The development lesson
“Payments-first” can be a credible strategy where:
mobile penetration is high,
cash is costly, and
informal commerce dominates.
Payments rails quickly create merchant adoption, transaction records, and a platform for credit scoring—then identity, registries, and data exchange deepen the system.
The caution
Instant payments can also accelerate fraud if consumer protection and dispute mechanisms lag. The “rulebook layer” must mature alongside the rails.
6. Lessons from Africa: mobile-first rails, but interoperability is the frontier
Sub-Saharan Africa has the world’s most distinctive transaction infrastructure reality: mobile money is not a fintech edge-case; it is mainstream financial plumbing.
GSMA’s reporting highlights the enormous global footprint and growth of mobile money, with Sub-Saharan Africa as a leading region.
Safaricom describes M‑PESA as a service enabling transfers and payments—illustrating the practical, consumer-facing shape of this infrastructure.
The development lesson
Africa shows that transaction infrastructure can scale even with:
limited bank branch density,
high informality,
weak legacy registries, and
constrained state capacity.
Agent networks, USSD/offline workflows, and mobile-first product design can substitute for “traditional” infrastructure in the early phases.
The frontier problems (where the next gains are)
Interoperability across networks and borders
Fragmentation raises costs and limits market scale. Regional payment integration and common standards are the next big multiplier.Productive use of rails (beyond P2P transfers)
The growth payoff comes when rails support:
merchant acquiring at scale
SME working capital
procurement and invoicing
logistics and trade payments
Digitising land and business registries
Without registries, firms can’t collateralise, cities can’t plan, and investment remains high-risk.
7. A pragmatic implementation roadmap (2025–2050)
A credible transaction infrastructure strategy is iterative and modular.
Phase 1: 2025–2030 — Build minimum viable rails
Identity: expand coverage; prioritise inclusion and grievance redress
Payments: implement or modernise fast payments; enable merchant acceptance
Foundational governance: data protection basics, consumer protection, cyber standards
Government “anchor use-cases”: payroll and G2P transfers (quick wins for adoption)
Phase 2: 2030–2040 — Interoperate and formalise
National interoperability: banks + mobile money + fintech on common rails
Digitise core registries: business, land (starting with urban/peri-urban)

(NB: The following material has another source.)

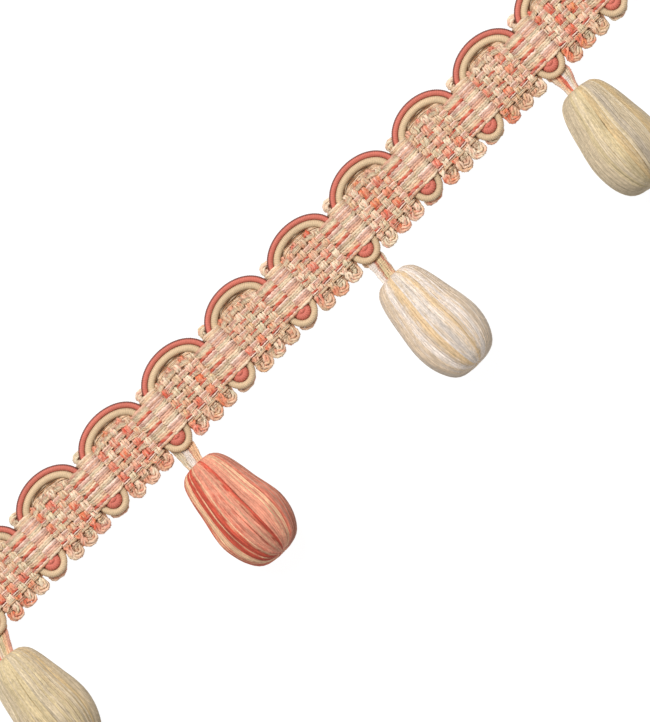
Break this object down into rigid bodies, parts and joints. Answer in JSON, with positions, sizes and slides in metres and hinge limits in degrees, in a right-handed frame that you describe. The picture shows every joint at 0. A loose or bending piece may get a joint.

e-Procurement and digital public finance for transparency
Start cross-border corridors for remittances and trade payments
Phase 3: 2040–2050 — Deepen verification and unlock capital markets
Mature data exchange layer (consent-based verification)

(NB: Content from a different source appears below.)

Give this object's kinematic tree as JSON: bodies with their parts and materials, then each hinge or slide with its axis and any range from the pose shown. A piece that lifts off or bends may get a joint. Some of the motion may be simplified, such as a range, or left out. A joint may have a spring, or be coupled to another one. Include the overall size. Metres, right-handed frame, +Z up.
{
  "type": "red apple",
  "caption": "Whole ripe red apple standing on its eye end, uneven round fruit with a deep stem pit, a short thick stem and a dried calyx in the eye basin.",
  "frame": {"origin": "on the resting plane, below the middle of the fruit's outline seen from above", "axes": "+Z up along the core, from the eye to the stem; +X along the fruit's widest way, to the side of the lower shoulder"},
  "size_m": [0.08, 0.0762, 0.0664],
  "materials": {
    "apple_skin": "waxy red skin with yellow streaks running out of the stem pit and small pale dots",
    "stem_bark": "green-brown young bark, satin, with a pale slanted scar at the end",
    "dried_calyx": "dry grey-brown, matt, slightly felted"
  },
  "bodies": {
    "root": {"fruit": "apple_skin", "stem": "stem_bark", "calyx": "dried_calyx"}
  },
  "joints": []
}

Automated compliance for SMEs (e-invoicing, smart tax)
Digitised collateral systems and secured transactions frameworks
High-trust digital state services, reducing the “paper tax” across the economy
8. Design principles that separate success from failure
These are the principles repeatedly associated with durable, scalable transaction infrastructure:
Interoperability by default (avoid walled gardens)
Modular architecture (build once, reuse across sectors)
Inclusion-first (offline options, accessible onboarding, low-cost devices)
Privacy and trust systems embedded (not bolted on later)
Open standards and vendor lock-in resistance
Clear accountability (audits, logs, independent oversight, grievance redress)
Estonia’s X‑Road framing is explicitly about interoperability across many systems while maintaining secure exchange—useful as a “north star” for verification layers.
9. How to measure progress (a practical scorecard)
If you want transaction infrastructure to be more than rhetoric, track metrics that map to real economic frictions:
Coverage and access
% adults with usable identity credentials
% adults and SMEs with access to digital payments
rural/urban and gender gaps
Performance and cost
median time-to-settlement for retail payments
merchant acceptance density
cost to onboard a customer (KYC + account)
uptime and resilience
Interoperability and competition
number of interoperable participants (banks, wallets, fintechs)
cross-network payment completion rate
concentration metrics (market power / monopoly risk)
Governance and trust
fraud rates and resolution times
number of complaints resolved via grievance channels
audit findings and procurement transparency
Economic outcomes (lagging but decisive)
SME formalisation rates
credit penetration for small firms
tax base broadening without punitive enforcement
leakage reduction in social transfers
10. Why this matters for “prosperity diffusion” models
In diffusion terms, transaction infrastructure increases the “conductivity” of an economy:
It amplifies the returns to digital connectivity (people can actually transact online).
It raises institutional capacity (the state can implement programmes reliably).
It increases trade openness in practice (faster customs and payments, better compliance, lower friction).
It supports structural transformation (firms can scale, cities become investable, labour becomes more mobile and bankable).
If you’re modelling development as network diffusion, transaction infrastructure is the edge-weight enhancer: it strengthens the links through which productivity and opportunity spread.
Closing view
If you had to prioritise one development investment category that reliably compounds across sectors, transaction infrastructure is near the top. It is not “tech for tech’s sake”; it is the modern equivalent of building roads, property rights, and reliable courts—but optimised for a 21st-century economy where value, identity, and verification increasingly move digitally.